La mariée est trop belle

 

Après deux années exceptionnelles, le groupe Flammarion, success story familiale française, a de quoi séduire les repreneurs.

 

A l'automne 2000, la maison Flammarion quittait le giron familial et la France, enlevée par un bel Italien en échange d'un peu plus d'un milliard de francs. Une dizaine d'années plus tard, la belle pourrait bien rentrer au bercail. Un scénario qui séduit jusqu'à l'Etat français, prêt à soutenir financièrement tout repreneur de l'Hexagone via le Fonds stratégique d'investissement.

Le groupe Flammarion et son propriétaire RCS Mediagroup- Photo SOURCE : LIVRES HEBDO/RCS/LES ECHOS.FR

"La mariée ne sera jamais plus belle", affirme un concurrent. L'avenir du marché du livre est assombri par une chute de l'activité en librairie (voir p. 42) et rendu incertain par les mutations numériques. Or Flammarion sort de deux années exceptionnelles : le prix Goncourt de Michel Houellebecq en 2010 pour La carte et le territoire, le succès du régime Dukan en grand format comme en poche chez la filiale J'ai lu, les ventes des albums de Tintin publiés par Casterman, autre filiale de Flammarion, dopées par le film de Steven Spielberg. Depuis deux ans, le chiffre d'affaires net du groupe, hors éditeurs distribués, tutoie les 220 millions d'euros (218,2 millions en 2011 et 220,1 millions en 2010, contre 201,1 en 2009). Cela représente pour son propriétaire italien 42 % de l'activité de sa branche livre.
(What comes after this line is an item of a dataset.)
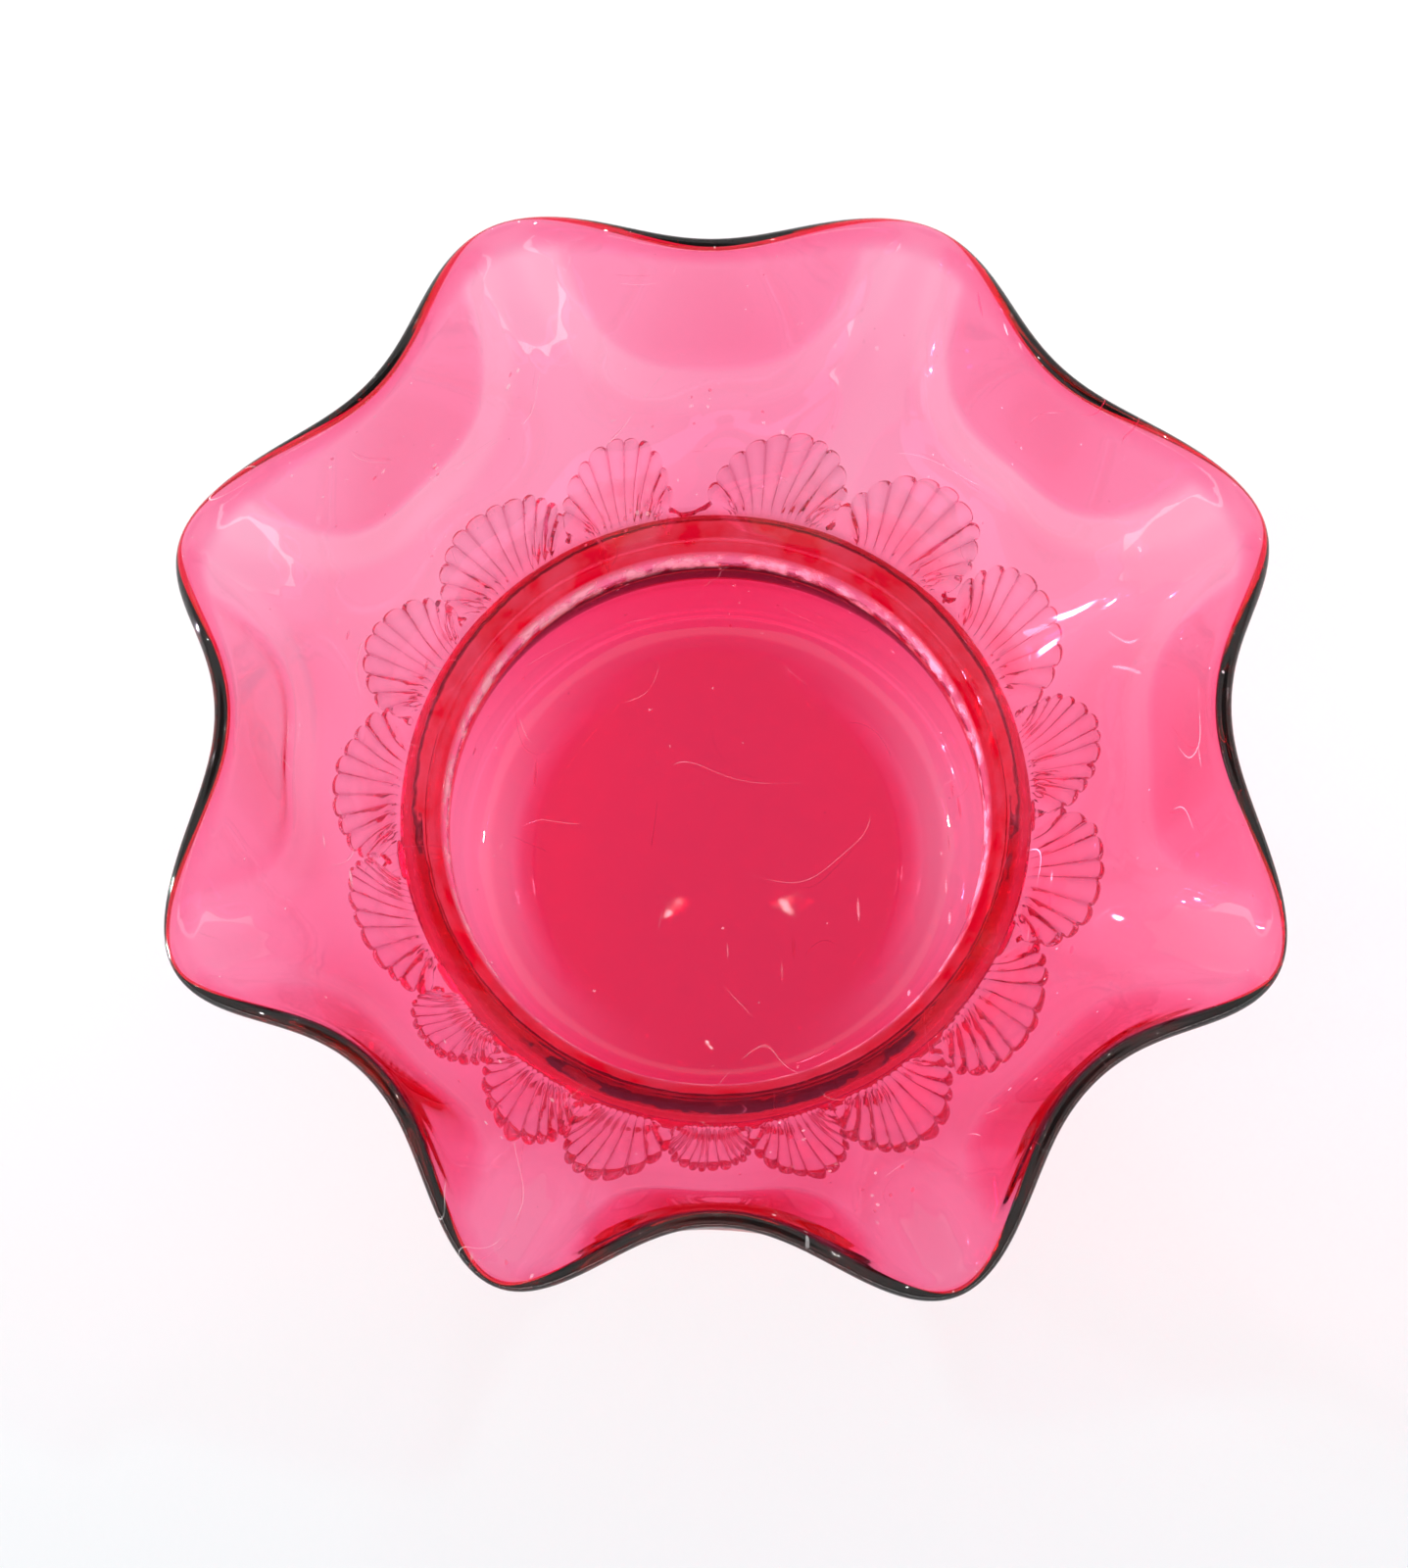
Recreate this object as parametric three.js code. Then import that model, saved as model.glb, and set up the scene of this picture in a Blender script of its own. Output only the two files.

Une belle progression car, il y a cinq ans, Flammarion ne pesait que 30 % de RCS Libri.

SEPTIÈME EN FRANCE

La maison fondée en 1875 par Ernest Flammarion, en 7e position de notre dernier classement des 200 premiers groupes et maisons d'édition en France, devant Gallimard, affiche 27 000 titres au catalogue et un taux de rentabilité proche de 12 %. Elle s'appuie sur des activités diversifiées avec, outre la littérature générale, du livre d'art et des beaux livres, de la jeunesse, du poche, de la bande dessinée... Le groupe dispose aussi d'une équipe de diffusion et d'une société de distribution convoitée, Union Distribution (UD), qui emploie environ 200 personnes et par laquelle passent notamment Actes Sud, les Puf et la RMN-Grand Palais. L'année dernière, 36 millions de livres sont sortis des entrepôts de Sermaises (Loiret), le centre de traitement principal des commandes.

L'histoire commence modestement, à la fin du XIXe siècle, sous les arcades du théâtre de l'Odéon, quand Ernest Flammarion s'associe au libraire Charles Marpon. Il a de l'ambition et se lance dans une politique d'expansion, ouvrant trois succursales entre 1875 et 1880, où il pratique une politique de bas prix, comme dans les grands magasins. En parallèle, il publie des ouvrages et connaît ses premiers succès avec l'édition illustrée de L'assommoir d'Emile Zola (1878) et L'astronomie populaire de Camille Flammarion, le frère de l'éditeur (1879). La maison d'édition se diversifiera peu à peu et se séparera de l'activité librairie en 1895. Pendant quatre générations, elle sera transmise de père en fils, à Charles, à Henri, et enfin à Charles-Henri. Ils engrangeront des prix littéraires, créeront des départements (poche, jeunesse, art), rachèteront des maisons et s'impliqueront dans l'interprofession.

NEUF MOIS DE TRACTATIONS

A l'été 1999, cependant, l'Italien Giorgio Frasca, l'ambassadeur du groupe Fiat en France (où il est P-DG de sa filiale) et de son propriétaire, la famille Agnelli, est approché par la BNP qui cherche à vendre sa participation dans Gallimard. Après un an de tractations, l'affaire capote. Mais les Italiens ont entre-temps pris goût à l'édition française. Un des banquiers évoque cet intérêt auprès de Charles-Henri Flammarion. L'arrière-petit-fils du fondateur, désireux d'accélérer le développement de sa maison qui vient d'acquérir Casterman et de prendre des parts dans les Puf et Actes Sud, tend l'oreille. Les négociations se déroulent pendant neuf mois dans le plus grand secret, avec Giorgio Frasca, Claudio Calabi, administrateur-délégué du groupe Rizzoli-Corriere della Sera (RCS, dont Fiat est actionnaire) et Gianni Valardi, chargé de la branche livre. A la veille de la Foire de Francfort 2000, le monde de l'édition apprend, médusé, que l'un des principaux groupes d'édition indépendants français est désormais italien.

Onze ans plus tard, parmi d'autres candidats, deux des principaux groupes familiaux français espèrent bien rendre Flammarion à sa patrie d'origine.